Of all the things I have ever posted, this may be the most vulnerable I have ever been.
Please know I want no recognition of this awful day. This feels like a war memorial of sorts. A somber occasion.
I posted the following on a breast cancer group I belong to. This is what cancer looks like to me tonight…
So tomorrow (Saturday) is my cancerversary. Three years ago I went to the doctor because I thought I had pulled a muscle being back on the ice after 20 years of not skating…and volunteering to help coach my son’s hockey team. Doctor felt nothing, thought nothing…but offered a mammogram just based on the fact that I had just turned 40 and “we should get a baseline”
As I walked out of the imaging department, the technician informed me that the radiologist was already writing his report and that my doctor would be calling me and, “…I’m not going to lie, it’s not good.”

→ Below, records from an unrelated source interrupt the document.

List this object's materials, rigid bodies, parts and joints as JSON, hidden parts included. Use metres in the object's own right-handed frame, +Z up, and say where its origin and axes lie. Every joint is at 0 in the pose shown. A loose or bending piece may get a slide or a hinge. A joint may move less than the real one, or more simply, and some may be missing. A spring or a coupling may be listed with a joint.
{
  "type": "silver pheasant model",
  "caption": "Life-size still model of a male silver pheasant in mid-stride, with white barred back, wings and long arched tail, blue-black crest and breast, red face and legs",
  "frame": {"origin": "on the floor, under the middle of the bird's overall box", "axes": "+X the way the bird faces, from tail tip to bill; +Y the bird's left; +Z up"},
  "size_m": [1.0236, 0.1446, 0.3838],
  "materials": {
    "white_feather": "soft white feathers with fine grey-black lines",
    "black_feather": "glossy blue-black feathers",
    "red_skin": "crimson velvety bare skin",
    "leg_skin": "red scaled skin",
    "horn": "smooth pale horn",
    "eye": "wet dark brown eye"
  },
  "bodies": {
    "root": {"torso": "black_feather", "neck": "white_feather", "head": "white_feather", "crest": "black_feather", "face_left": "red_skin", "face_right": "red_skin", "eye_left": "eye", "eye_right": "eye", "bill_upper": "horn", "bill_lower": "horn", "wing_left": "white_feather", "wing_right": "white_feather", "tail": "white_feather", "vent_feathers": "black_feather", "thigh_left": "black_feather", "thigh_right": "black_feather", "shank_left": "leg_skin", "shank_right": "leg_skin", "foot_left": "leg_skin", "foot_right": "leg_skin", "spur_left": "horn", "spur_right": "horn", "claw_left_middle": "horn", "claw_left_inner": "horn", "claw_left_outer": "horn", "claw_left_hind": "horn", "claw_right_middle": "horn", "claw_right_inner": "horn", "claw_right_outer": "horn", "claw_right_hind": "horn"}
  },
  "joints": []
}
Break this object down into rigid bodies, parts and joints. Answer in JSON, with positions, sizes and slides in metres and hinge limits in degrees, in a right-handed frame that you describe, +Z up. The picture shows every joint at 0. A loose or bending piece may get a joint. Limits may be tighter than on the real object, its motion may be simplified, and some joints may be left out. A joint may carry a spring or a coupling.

October has been so full of triggers and PTSD and just trying to survive in one piece already. I feel this swallowing me whole…encompassing my entire being…and it hurts…physically hurts my soul.
My boys are no longer 6 and 9, they are now 9 and 12. I am cancer free. I am healthy.
Tonight though as I crawl into bed…I am not strong enough. I am a crying mess.
THANKFULLY…we are at my parents in Northern Canada…and I am safe here…Oh God it’s killing me…but I’m alive…I LIVED…I MADE IT…why is this swallowing me whole???
Tomorrow I will wake up…with my young son snoring at my side (he shares a bed with me here). I will wear the t-shirt I EARNED finishing the NorthShore Inline Marathon in September…and I will SURVIVE…and I will continue to survive.
I will live my life filled with love, courage, and never ever stop.